PROBLEM TO WORK ON:
Present the following entries again, word for word and in full.

[Object modeling scripts]

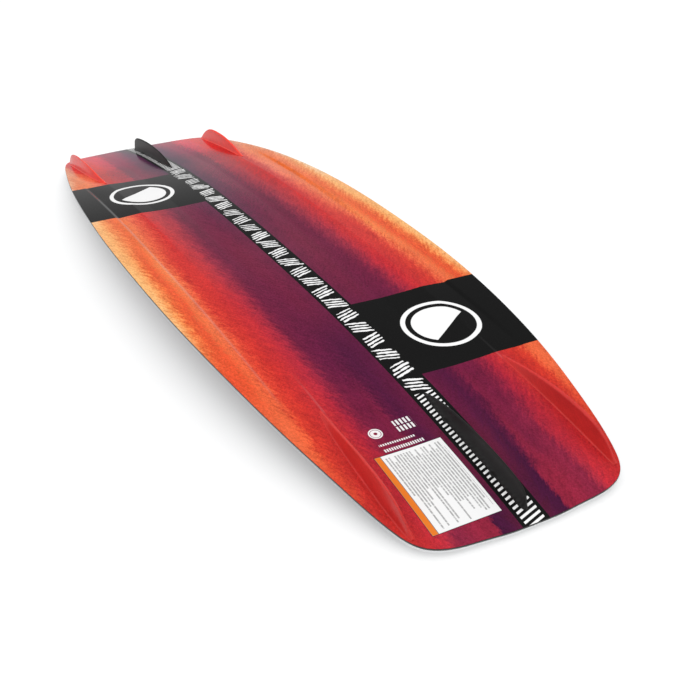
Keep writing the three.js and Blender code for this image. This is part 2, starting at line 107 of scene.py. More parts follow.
# ------------------------------------------------------------------ plan outline
def spline(points, start, end):
    """C2 spline through points by chord length, with end tangents."""
    s = np.concatenate([[0], np.cumsum(np.linalg.norm(np.diff(points, axis=0), axis=1))])
    n = len(s)
    A, B = np.zeros((n, n)), np.zeros((n, 2))
    A[0, 0] = A[-1, -1] = 1
    B[0], B[-1] = start, end
    for i in range(1, n - 1):
        h0, h1 = s[i] - s[i - 1], s[i + 1] - s[i]
        A[i, i - 1], A[i, i], A[i, i + 1] = h1, 2 * (h0 + h1), h0
        B[i] = 3 * (h1 * (points[i] - points[i - 1]) / h0 + h0 * (points[i + 1] - points[i]) / h1)
    d = np.linalg.solve(A, B)

    def at(q):
        q = np.clip(q, 0, s[-1])
        i = np.clip(np.searchsorted(s, q) - 1, 0, n - 2)
        h = (s[i + 1] - s[i])[:, None]
        t = ((q - s[i]) / h[:, 0])[:, None]
        return ((2 * t**3 - 3 * t**2 + 1) * points[i] + (t**3 - 2 * t**2 + t) * h * d[i]
                + (-2 * t**3 + 3 * t**2) * points[i + 1] + (t**3 - t**2) * h * d[i + 1])
    return at, s[-1]


_at, _len = spline(OUTLINE, (1, 0), (0, -1))
QUAD = _at(np.linspace(0, _len, 1600))
QUAD[:, 0] = np.minimum(QUAD[:, 0], HALF_LENGTH)
_t = np.gradient(QUAD, axis=0)
_t[0], _t[-1] = (1, 0), (0, -1)
_t /= np.linalg.norm(_t, axis=1)[:, None]
QUAD_IN = np.stack([_t[:, 1], -_t[:, 0]], 1)      # points into the board


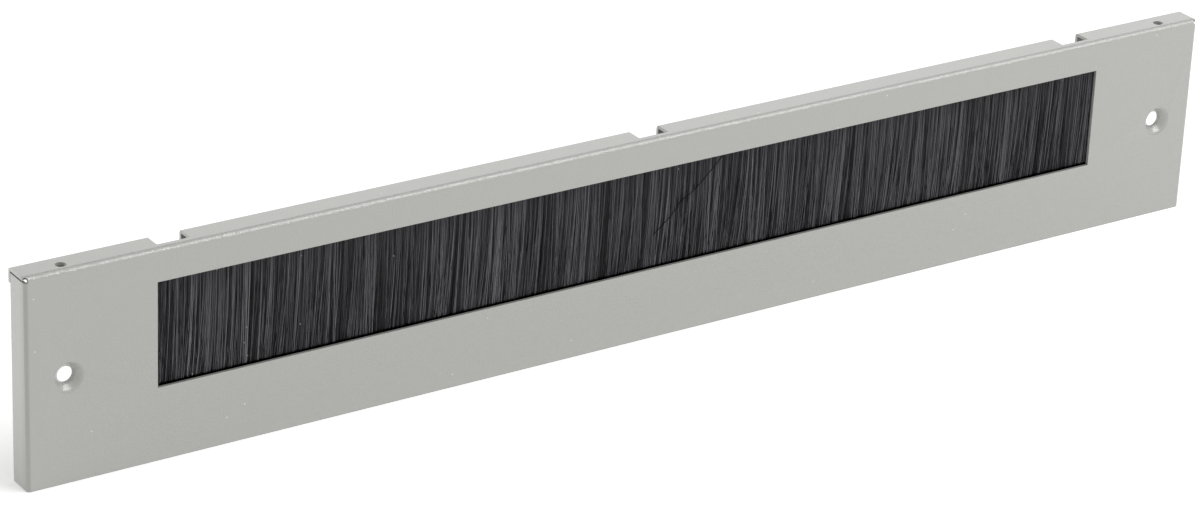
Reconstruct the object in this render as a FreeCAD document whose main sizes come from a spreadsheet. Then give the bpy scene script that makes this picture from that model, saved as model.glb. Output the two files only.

OUTPUT:
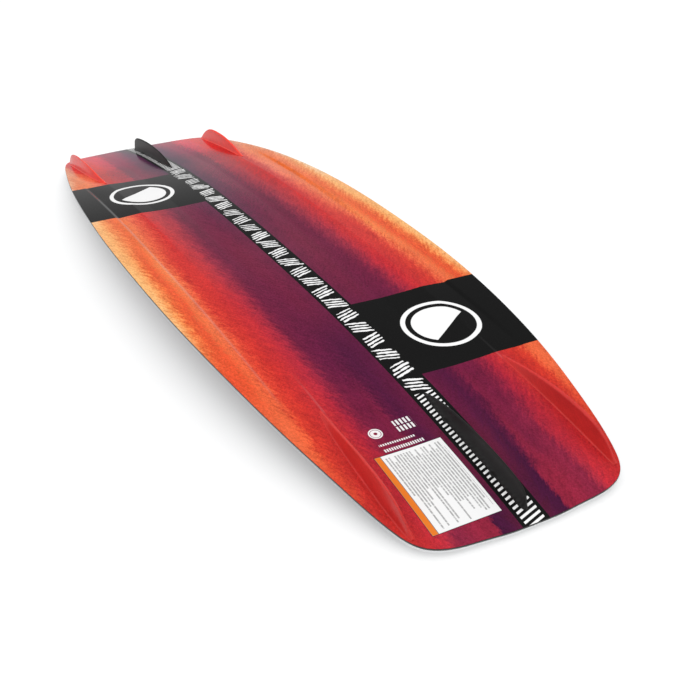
Keep writing the three.js and Blender code for this image. This is part 2, starting at line 107 of scene.py. More parts follow.
# ------------------------------------------------------------------ plan outline
def spline(points, start, end):
    """C2 spline through points by chord length, with end tangents."""
    s = np.concatenate([[0], np.cumsum(np.linalg.norm(np.diff(points, axis=0), axis=1))])
    n = len(s)
    A, B = np.zeros((n, n)), np.zeros((n, 2))
    A[0, 0] = A[-1, -1] = 1
    B[0], B[-1] = start, end
    for i in range(1, n - 1):
        h0, h1 = s[i] - s[i - 1], s[i + 1] - s[i]
        A[i, i - 1], A[i, i], A[i, i + 1] = h1, 2 * (h0 + h1), h0
        B[i] = 3 * (h1 * (points[i] - points[i - 1]) / h0 + h0 * (points[i + 1] - points[i]) / h1)
    d = np.linalg.solve(A, B)

    def at(q):
        q = np.clip(q, 0, s[-1])
        i = np.clip(np.searchsorted(s, q) - 1, 0, n - 2)
        h = (s[i + 1] - s[i])[:, None]
        t = ((q - s[i]) / h[:, 0])[:, None]
        return ((2 * t**3 - 3 * t**2 + 1) * points[i] + (t**3 - 2 * t**2 + t) * h * d[i]
                + (-2 * t**3 + 3 * t**2) * points[i + 1] + (t**3 - t**2) * h * d[i + 1])
    return at, s[-1]


_at, _len = spline(OUTLINE, (1, 0), (0, -1))
QUAD = _at(np.linspace(0, _len, 1600))
QUAD[:, 0] = np.minimum(QUAD[:, 0], HALF_LENGTH)
_t = np.gradient(QUAD, axis=0)
_t[0], _t[-1] = (1, 0), (0, -1)
_t /= np.linalg.norm(_t, axis=1)[:, None]
QUAD_IN = np.stack([_t[:, 1], -_t[:, 0]], 1)      # points into the board


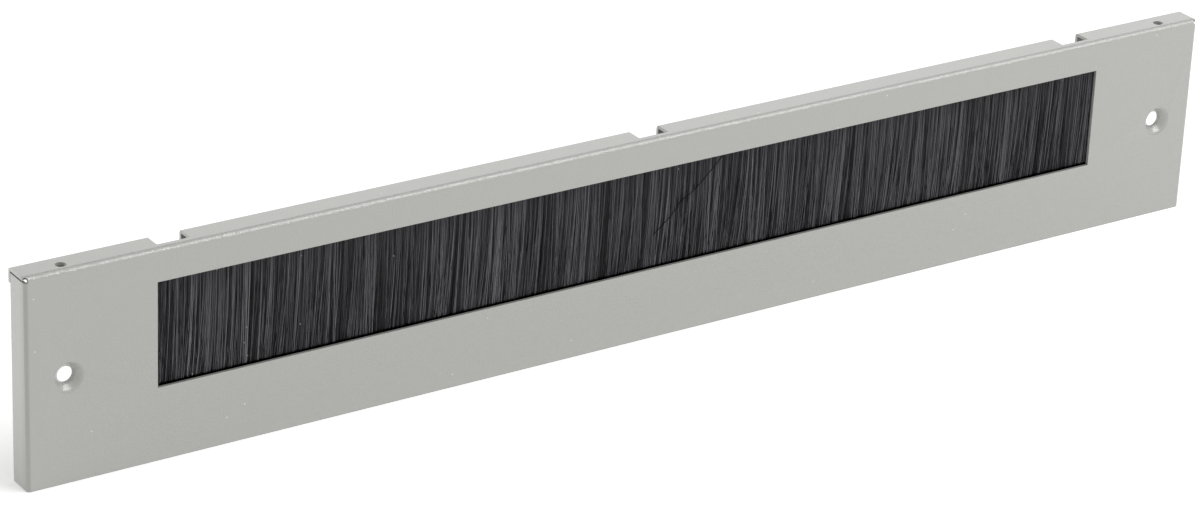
Reconstruct the object in this render as a FreeCAD document whose main sizes come from a spreadsheet. Then give the bpy scene script that makes this picture from that model, saved as model.glb. Output the two files only.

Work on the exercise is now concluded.